The first week went okay. I’ve been working at home for years, so not much changed for me in that regard. I finish my work day, and prepare dinner for my mother and I. We sit over the kitchen table with a cup of tea. I’m itchy to get the dishes cleared but she wants to sit for a bit. So, I sit. It takes me back to when I was growing up and my parents would linger over a cup of coffee after dinner talking, while my sister and I cleaned up. Old habits for her, I suppose. It’s sort of sweet to see her slip back into it.
After the dishes are cleared, we watch the Netflix series, The Crown. She is fascinated by the history- much of it happening when she was raising her own family. I love seeing her happy. This little thing- watching and sharing a TV show together. What a blessing. Our groceries are delivered so we are able to avoid the stores . We have settled into a routine.
It is the strangest feeling to look out my window to see kids riding their bikes, people walking their dogs, to hear the birds singing and see the daffodils poking their sunny yellow faces in all their glory for me to admire. It’s Springtime! Amazing.

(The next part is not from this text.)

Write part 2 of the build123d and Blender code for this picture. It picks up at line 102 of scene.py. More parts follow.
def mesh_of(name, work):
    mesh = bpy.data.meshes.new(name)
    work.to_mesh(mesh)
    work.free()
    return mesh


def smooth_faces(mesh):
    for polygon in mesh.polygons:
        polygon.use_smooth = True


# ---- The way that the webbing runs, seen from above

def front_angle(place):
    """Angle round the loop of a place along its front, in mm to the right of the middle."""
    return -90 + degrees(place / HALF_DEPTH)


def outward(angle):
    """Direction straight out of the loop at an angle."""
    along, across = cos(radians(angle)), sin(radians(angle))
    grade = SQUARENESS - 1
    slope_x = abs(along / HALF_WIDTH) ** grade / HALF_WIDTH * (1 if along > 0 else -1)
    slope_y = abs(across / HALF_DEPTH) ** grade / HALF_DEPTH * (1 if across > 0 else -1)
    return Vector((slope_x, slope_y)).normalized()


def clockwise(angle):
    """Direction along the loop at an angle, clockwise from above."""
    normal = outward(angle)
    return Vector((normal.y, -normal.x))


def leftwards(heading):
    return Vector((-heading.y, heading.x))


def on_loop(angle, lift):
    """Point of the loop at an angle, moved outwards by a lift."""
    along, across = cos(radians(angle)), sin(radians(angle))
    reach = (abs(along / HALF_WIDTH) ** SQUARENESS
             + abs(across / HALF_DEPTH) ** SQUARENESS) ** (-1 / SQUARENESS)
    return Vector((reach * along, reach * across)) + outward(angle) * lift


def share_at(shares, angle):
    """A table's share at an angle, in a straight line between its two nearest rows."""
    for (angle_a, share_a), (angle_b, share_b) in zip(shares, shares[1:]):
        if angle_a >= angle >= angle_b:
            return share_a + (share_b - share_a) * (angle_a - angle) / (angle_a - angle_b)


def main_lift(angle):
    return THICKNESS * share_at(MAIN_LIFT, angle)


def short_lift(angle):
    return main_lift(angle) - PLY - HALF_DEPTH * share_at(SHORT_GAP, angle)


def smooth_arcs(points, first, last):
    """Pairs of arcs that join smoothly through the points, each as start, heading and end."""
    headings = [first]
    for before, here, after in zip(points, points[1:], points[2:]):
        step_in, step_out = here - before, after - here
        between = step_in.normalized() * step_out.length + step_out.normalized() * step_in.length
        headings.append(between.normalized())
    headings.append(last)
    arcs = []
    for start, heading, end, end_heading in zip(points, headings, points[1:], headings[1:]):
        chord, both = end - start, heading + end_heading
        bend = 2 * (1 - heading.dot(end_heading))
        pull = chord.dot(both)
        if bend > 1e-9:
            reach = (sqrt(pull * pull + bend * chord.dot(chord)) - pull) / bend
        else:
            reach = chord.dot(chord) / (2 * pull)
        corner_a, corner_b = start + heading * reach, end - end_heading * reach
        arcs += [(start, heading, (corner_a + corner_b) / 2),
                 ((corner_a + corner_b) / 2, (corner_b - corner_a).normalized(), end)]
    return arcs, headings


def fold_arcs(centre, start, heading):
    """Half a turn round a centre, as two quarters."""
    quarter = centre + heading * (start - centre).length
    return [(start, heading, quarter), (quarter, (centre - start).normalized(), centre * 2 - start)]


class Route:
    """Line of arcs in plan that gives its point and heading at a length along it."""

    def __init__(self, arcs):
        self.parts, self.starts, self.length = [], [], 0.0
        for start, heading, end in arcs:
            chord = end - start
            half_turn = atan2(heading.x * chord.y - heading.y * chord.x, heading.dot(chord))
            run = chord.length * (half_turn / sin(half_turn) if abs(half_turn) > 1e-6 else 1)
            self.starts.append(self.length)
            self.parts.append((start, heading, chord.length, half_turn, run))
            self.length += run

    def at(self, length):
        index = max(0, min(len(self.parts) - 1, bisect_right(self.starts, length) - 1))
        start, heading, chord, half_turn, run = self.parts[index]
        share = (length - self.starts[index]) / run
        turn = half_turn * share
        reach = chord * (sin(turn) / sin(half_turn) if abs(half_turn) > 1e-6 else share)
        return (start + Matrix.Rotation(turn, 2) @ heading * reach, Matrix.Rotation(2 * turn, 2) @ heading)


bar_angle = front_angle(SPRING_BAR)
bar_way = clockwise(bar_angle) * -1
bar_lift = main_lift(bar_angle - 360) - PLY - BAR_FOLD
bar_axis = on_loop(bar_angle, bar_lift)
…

Amazing that something so uncertain and unseen is lurking right around the corner when things inside seem so normal. It’s surreal. Some days I can’t get my arms round it all.
The hard part for me has been not being able to see my kids and grandkids. Not being able to touch them, to hug them. My oldest son and his wife just had their second child. She’s beautiful, and I miss sharing in that new baby excitement with them.
But when I’m feeling sorry for myself, it’s as if I can hear my mother whisper in my ear, “At least it’s not raining”. Oh, I thank God for that woman. I thank God for her wisdom in raising us to see the world through her Rose Colored Glasses. She made life less scary. And it’s less scary now because I believe with every ounce of breath within me that we can find something good from this tragic situation. There is ALWAYS collateral beauty.
There are days when I’m sad, but most days I’m thankful for my health and for the health of those I love. I’m thankful for my family. I’m thankful for the ability to work from home. I’m thankful for the healthcare workers and all essential workers. I’m thankful for my two faithful Golden Retrievers. I’m thankful for my cockatiel. I’m thankful for my fish. I’m thankful for my worm farm. I’m thankful for the greenhouse sitting in my dining room, growing vegetables and flowers. I’m thankful for my neighbors and how we check in on each other. And when things become overwhelming, I’m thankful for prayer.
I’m hoping that this time in history can be a time for reflection, for a reset of priorities and for positive change. A time of Faith, of love, of kindness.